As a reminder (from the previous communications), during this time:

* The REST API will become unreachable and respond with error codes 500 or similar. This will prevent all primary actions from occurring: for example, read/write/update/delete of databases, tables, scheduled and saved queries, data connector sources, and users, creation/submission of Presto and Hive queries and Data connector jobs.

* The Web Interface will not be fully functional. Similar impact as per the point above.

* The td command-line (CLI) commands will either fail (read requests) returning errors to the user or be delayed (write requests) until the maintenance is complete.

* Streaming import requests will fail: where fluentd / td-agent is being used (as recommended), event collection will continue locally on each device/server and will recover automatically once the maintenance is complete thanks to the built-in buffering and retry mechanisms.

* The execution of scheduled queries and connector jobs will be delayed. Already executing scheduled jobs will be completed or retried internally until they are. The jobs retrying mechanism may cause the execution of the jobs to last longer than expected and 15 minutes in the worst case.

* Workflows using Treasure Data operators (e.g. td>) will retry and regain full functionalities again after the upgrade. In case of workflow sessions failures, the customer can elect to resume them manually.

* Javascript SDK and Mobile SDK (Android, iOS, and Unity) event collection will continue undisturbed but the records will not be available for querying until after the maintenance is completed.

* The Presto JDBC / ODBC Gateway will report authentication failures to the clients (ODBC and JDBC clients and tools/services using them).

Beyond this notice, we will provide updates at the start and completion of the operation and once the verification of the new system is completed: at that time, all systems will have returned to full functionality and the Scheduled Maintenance will be closed.

Posted Oct 23, 2019 - 17:00 PDT

Scheduled

On Wednesday, October 23rd starting at 18:15 PST (Thursday, October 24th starting at 10:15 JST), Treasure Data will be performing an upgrade of the main database for the US region.

The maintenance is necessary to upgrade the database storage to withstand future usage growth and it’s part of the remediation activities discussed in the postmortem of this incident https://status.treasuredata.com/incidents/zs55rsqkg189.

# Impact

NOTE: This maintenance notice only interests customers using the US region and not customers using the Tokyo or EU regions.

The database operation will take at most 15 minutes: we refer to this as maintenance phase. The systems directly connecting to the database, our REST APIs (https://api.treasuredata.com, https://api-import.treasuredata.com) and Web Interface, will be majorly affected and be unreachable during this phase.
The maintenance will be followed by a recovery phase of at most 15 minutes. During this phase, the REST APIs and Web Interface will gradually return to their typical performance levels.

Below is a summary of the impact customers will observe:

* The REST API will become unreachable and respond with error codes 500 or similar.
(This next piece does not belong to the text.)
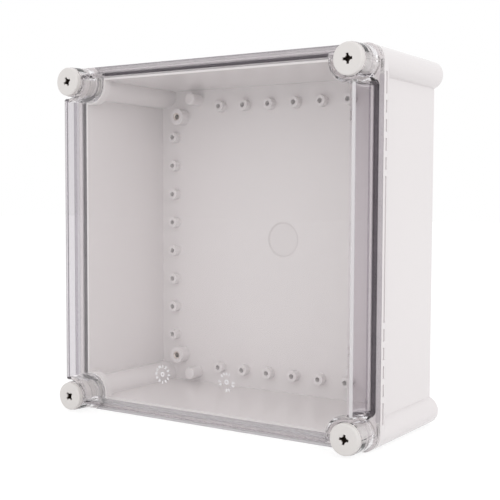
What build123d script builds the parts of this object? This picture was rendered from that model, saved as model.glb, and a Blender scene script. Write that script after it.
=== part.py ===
from build123d import *
from math import cos, radians, tan
import os

# Clear-lidded wall enclosure, in millimetres.
# It is drawn lying on its back: x to the right, y up the wall, z from the wall towards the room.
# It is stood upright at the end, with the lid facing -Y and the origin under its centre.

# overall sizes
outer_size = 276.0
screw_inset = 13.0
base_height = 99.0
lid_height = 26.6
head_proud = 1.4

# tub
wall = 3.0
wall_inset = 7.0
floor_thickness = 3.5
rim_height = 6.6
column_radius = 10.6
column_wall = 3.2
rim_lip = 1.3
edge_round = 0.5

# captive screw
head_radius = 11.0
head_thickness = 4.0
head_round = 1.2
barrel_radius = 9.2
barrel_end_depth = 15.0
sleeve_radius = 7.3
sleeve_length = 23.0
shank_radius = 3.8
shank_length = 28.0
shank_tip = 1.5
thread_radius = 4.5
thread_pitch = 3.0
thread_turns = 4
cross_span = 7.2
cross_width = 2.0
cross_depth = 5.0
cross_hub_radius = 2.2
dish_radius = 3.8
dish_depth = 0.4
cross_turns = {"top_left": 24.0, "top_right": 4.0, "bottom_left": 43.0, "bottom_right": -8.0}

# ring that keeps each screw in the lid
retainer_radius = 8.3
retainer_thickness = 2.0
groove_radius = 6.0
groove_foot = 1.0

# clearances
running_gap = 0.3
lid_gap = 0.3
chamber_end_gap = 1.2

# wall fixing through each column
fixing_hole_radius = 3.25
fixing_web = 12.0

# seal between lid and tub
seal_inset = 6.0
seal_width = 4.7
seal_groove_depth = 4.5
seal_height = 3.2
seal_side_gap = 0.15
seal_land = 1.25
seal_turn_round = 0.65
tongue_width = 2.4

# lid
flange_height = 6.0
lid_wall = 3.0
lid_face_inset = 8.9
lid_face_round = 0.8
lid_corner_round = 1.8
draft_angle = 14.0
collar_wall = 2.0
collar_spread = 1.0
recess_gap = 2.4

# accessory slots in the outside of the rim
slot_height = 1.8
slot_depth = 2.0
slot_drop = 3.0
short_slot_length = 8.4
short_slot_count = 4
slot_rib = 4.3
end_slot_length = 15.0
end_slot_inset = 18.4

# equipment bosses on the floor
boss_pitch = 25.0
boss_row_inset = 15.5
boss_radius = 4.7
boss_height = 6.5
boss_hole_radius = 2.05
boss_hole_depth = 6.0
boss_round = 0.4

# mounting plate posts with metal inserts, and plain rest pegs
plate_post_inset = 23.0
plate_post_radius = 7.0
plate_post_height = 10.0
insert_radius = 3.4
insert_bore_radius = 2.1
insert_length = 8.0
insert_drop = 0.5
insert_mouth = 0.4
peg_inset = 8.5
peg_side_inset = 39.7
peg_radius = 5.2
peg_height = 13.6
peg_round = 1.5

# moulding mark in the middle of the floor
gate_mark_radius = 14.5
gate_mark_depth = 0.3

# levels above the wall
half = outer_size / 2
screw_at = half - screw_inset
lid_face_z = base_height + lid_height
overall_depth = lid_face_z + head_proud
flange_top_z = base_height + flange_height
rim_foot_z = base_height - rim_height
groove_floor_z = base_height - seal_groove_depth
head_foot_z = overall_depth - head_thickness
barrel_end_z = overall_depth - barrel_end_depth
shelf_z = barrel_end_z - running_gap
sleeve_end_z = barrel_end_z - sleeve_length
retainer_z = sleeve_end_z + groove_foot + running_gap
shank_end_z = sleeve_end_z - shank_length
chamber_floor_z = sleeve_end_z - chamber_end_gap
insert_top_z = floor_thickness + plate_post_height - insert_drop

# widths that follow from the fits
wall_half = half - wall_inset
inner_half = wall_half - wall
boss_row_at = inner_half - boss_row_inset
plate_post_at = inner_half - plate_post_inset
peg_x = inner_half - peg_side_inset
peg_y = inner_half - peg_inset
column_at = half - column_radius
chamber_radius = retainer_radius + running_gap
inner_column_radius = chamber_radius + column_wall
seal_half = half - seal_inset
seal_arc = chamber_radius + seal_land + seal_width / 2
thread_bore_radius = thread_radius + running_gap
collar_bore = barrel_radius + running_gap
corners = {"top_left": (-1, 1), "top_right": (1, 1), "bottom_left": (-1, -1), "bottom_right": (1, -1)}


def stand(shape):
    """Turn a shape from lying on its back to standing with its lid facing -Y."""
    return Pos(0, overall_depth / 2, half) * Rot(90, 0, 0) * shape


def rod(radius, foot, top, place=(0, 0)):
    """Round bar along z between two levels."""
    length = top - foot
    return Pos(place[0], place[1], foot + length / 2) * Cylinder(radius, length)


def block(width, height, foot, top, place=(0, 0)):
    """Square bar along z between two levels."""
    length = top - foot
    return Pos(place[0], place[1], foot + length / 2) * Box(width, height, length)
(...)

This will prevent all primary actions from occurring: for example, read/write/update/delete of databases, tables, scheduled and saved queries, data connector sources, and users, creation/submission of Presto and Hive queries and Data connector jobs.

* The Web Interface will not be fully functional. Similar impact as per the point above.

* The td command-line (CLI) commands will either fail (read requests) returning errors to the user or be delayed (write requests) until the maintenance is complete.

* Streaming import requests will fail: where fluentd / td-agent is being used (as recommended), event collection will continue locally on each device/server and will recover automatically once the maintenance is complete thanks to the built-in buffering and retry mechanisms.

* The execution of scheduled queries and connector jobs will be delayed. Already executing scheduled jobs will be completed or retried internally until they are. The jobs retrying mechanism may cause the execution of the jobs to last longer than expected and 15 minutes in the worst case.

* Workflows using Treasure Data operators (e.g. td>) will retry and regain full functionalities again after the upgrade. In case of workflow sessions failures, the customer can elect to resume them manually.

* Javascript SDK and Mobile SDK (Android, iOS, and Unity) event collection will continue undisturbed but the records will not be available for querying until after the maintenance is completed.

* The Presto JDBC / ODBC Gateway will report authentication failures to the clients (ODBC and JDBC clients and tools/services using them).

Beyond this notice, we will provide updates approximately 1 hour before the beginning of the upgrade window, at the start and completion of the operation, and once the verification is completed. At that time, all systems will have returned to full functionality and the Scheduled Maintenance will be closed.

If you have any question or concern about this upgrade, please feel free to reach out to our Support team at support@treasuredata.com.

Posted Oct 09, 2019 - 15:33 PDT

This scheduled maintenance affected: US (Web Interface, REST API, Streaming Import REST API, Mobile/Javascript REST API, Data Connector Integrations, Hadoop / Hive Query Engine, Presto Query Engine, Presto JDBC/ODBC Gateway, Workflow, CDP API).